A number of the largest newspaper publishers including News Corp, Associated Newspapers and Mirror Group newspapers have formed a new regulatory body called Independent Press Standards Organisation (IPSO). It launched in September under the leadership of the impressive Sir Alan Moses but there are already reasons for concern. First and foremost, its “independence” from the newspaper groups is highly questionable and its structure is defiantly contrary to Leveson’s recommendations. Critics suggest it is nothing more than a re-branded PCC enabling the press to carry on as before.

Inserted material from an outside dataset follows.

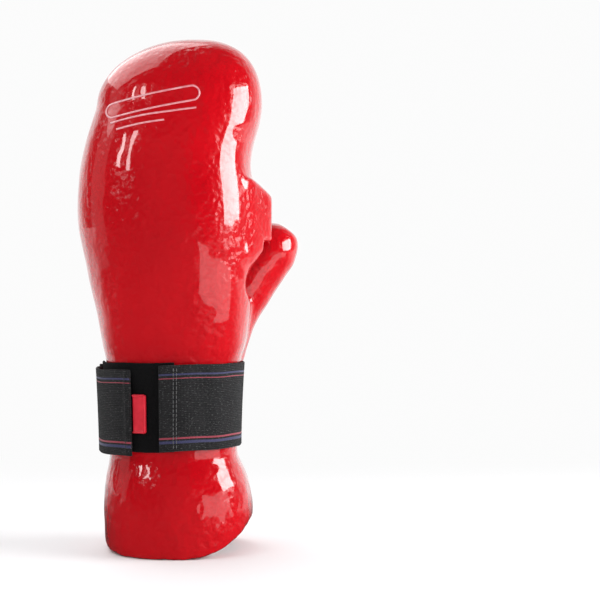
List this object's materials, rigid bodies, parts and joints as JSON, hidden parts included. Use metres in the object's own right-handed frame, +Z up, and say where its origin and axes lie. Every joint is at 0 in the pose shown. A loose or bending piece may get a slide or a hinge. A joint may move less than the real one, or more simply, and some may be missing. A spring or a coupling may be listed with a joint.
{
  "type": "open-palm foam sparring glove",
  "caption": "Left-hand open-palm foam sparring glove: glossy dipped shell with fingertip cup, thumb channel, long cuff and a hook-and-loop wrist strap.",
  "frame": {"origin": "under the middle of the glove, at the height of the cuff rim it stands on", "axes": "+Z up from the cuff to the fingertips, -Y the back of the hand, +Y the open palm, +X the thumb side"},
  "size_m": [0.1296, 0.0884, 0.303],
  "materials": {
    "dipped_foam": "thick glossy vinyl skin dipped over foam, with fine orange-peel",
    "elastic_webbing": "ribbed woven elastic with two fine stripes",
    "lining_fabric": "brushed stretch fabric",
    "loop_pile": "looped pile",
    "hook_tape": "moulded hooks",
    "tab_rubber": "satin moulded rubber"
  },
  "bodies": {
    "hand": {"hand_shell": "dipped_foam", "hand_lining": "lining_fabric", "palm_band": "elastic_webbing", "palm_band_patch_little": "lining_fabric", "palm_band_patch_thumb": "lining_fabric", "pile_strip": "loop_pile", "strap_wrap": "elastic_webbing"},
    "fingers": {"finger_shell": "dipped_foam", "finger_lining": "lining_fabric", "little_finger_loop": "elastic_webbing", "ring_finger_loop": "elastic_webbing", "middle_finger_loop": "elastic_webbing", "index_finger_loop": "elastic_webbing", "finger_loop_anchor": "lining_fabric"},
    "thumb": {"thumb_shell": "dipped_foam", "thumb_loop": "elastic_webbing"},
    "strap_end": {"strap_flap": "elastic_webbing", "hook_patch": "hook_tape"},
    "tab": {"pull_tab": "tab_rubber"}
  },
  "joints": [
    {"name": "finger_flex", "type": "hinge", "parent": "hand", "child": "fingers", "pos_m": [-0.0118, -0.04317, 0.228], "axis": [-1, 0, 0], "range_deg": [0, 15], "stiffness_Nm_per_rad": 1.2},
    {"name": "thumb_flex", "type": "hinge", "parent": "hand", "child": "thumb", "pos_m": [0.0367, 0.02383, 0.118], "axis": [0, 1, 0], "range_deg": [0, 20], "stiffness_Nm_per_rad": 0.3},
    {"name": "strap_opening", "type": "hinge", "parent": "hand", "child": "strap_end", "pos_m": [-0.05225, 0.00998, 0.084], "axis": [0.0406, -0.0027, -0.9992], "range_deg": [0, 110]},
    {"name": "tab_lift", "type": "hinge", "parent": "strap_end", "child": "tab", "pos_m": [-0.02813, -0.03297, 0.083], "axis": [0.0198, 0.0212, -0.9996], "range_deg": [0, 60], "stiffness_Nm_per_rad": 0.004}
  ]
}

It is possibly for this reason that many newspapers have not signed-up. The Guardian, the Independent and the Financial Times groups are outside any regulatory structure. This is not to say that they are likely to be more errant than those within IPSO (the reverse is probably true) but that for those seeking redress against the newspapers it is difficult to know where to turn next after making a complaint. We have already discussed how unattractive the libel route is. Is it a coincidence that IPSO appears in Quis custodiet ipsos custodes (who is watching the watchmen)?

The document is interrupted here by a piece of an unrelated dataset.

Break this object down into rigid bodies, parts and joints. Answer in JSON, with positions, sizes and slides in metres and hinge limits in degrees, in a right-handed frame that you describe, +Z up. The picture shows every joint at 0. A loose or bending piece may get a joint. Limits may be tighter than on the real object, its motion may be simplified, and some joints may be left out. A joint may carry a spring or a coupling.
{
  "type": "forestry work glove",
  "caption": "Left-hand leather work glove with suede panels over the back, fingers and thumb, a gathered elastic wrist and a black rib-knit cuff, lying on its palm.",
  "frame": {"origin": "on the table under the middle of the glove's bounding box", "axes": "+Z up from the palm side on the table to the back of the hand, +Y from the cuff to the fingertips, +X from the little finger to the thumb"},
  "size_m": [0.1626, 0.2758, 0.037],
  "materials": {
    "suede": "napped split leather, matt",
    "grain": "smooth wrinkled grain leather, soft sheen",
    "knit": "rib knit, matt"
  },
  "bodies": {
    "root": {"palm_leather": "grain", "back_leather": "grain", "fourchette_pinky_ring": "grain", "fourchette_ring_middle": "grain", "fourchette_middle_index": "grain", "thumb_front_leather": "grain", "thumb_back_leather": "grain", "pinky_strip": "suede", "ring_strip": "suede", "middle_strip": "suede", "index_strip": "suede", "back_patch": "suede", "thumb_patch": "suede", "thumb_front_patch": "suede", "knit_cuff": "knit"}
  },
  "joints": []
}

There are other challenges. As Paul Dacre, editor of the Daily Mail, pointed out in his Leveson evidence, the media is now global and online. Many online publications are anonymous and if you can’t find the author, the website is highly likely to be based outside the UK, and the search engines that point users to them certainly will be. The media is now ubiquitous and everyone is a potential commentator whether on a review site, twitter or a blog created especially for the purpose. UK media regulation is entirely toothless in this situation – and the reforms of the last two years have removed most of the domestic dentures.
We are aware that for many, corporates elicit about as much sympathy as music fans have for Justin Bieber. And it is true that corporations have the wherewithal to pay for people like us to fashion a strategy for putting across their side of the story. However ultimately there does need to be redress when things go badly wrong. There is something amiss when this redress is more difficult now, two years after Lord Justice Leveson proposed a more enlightened future.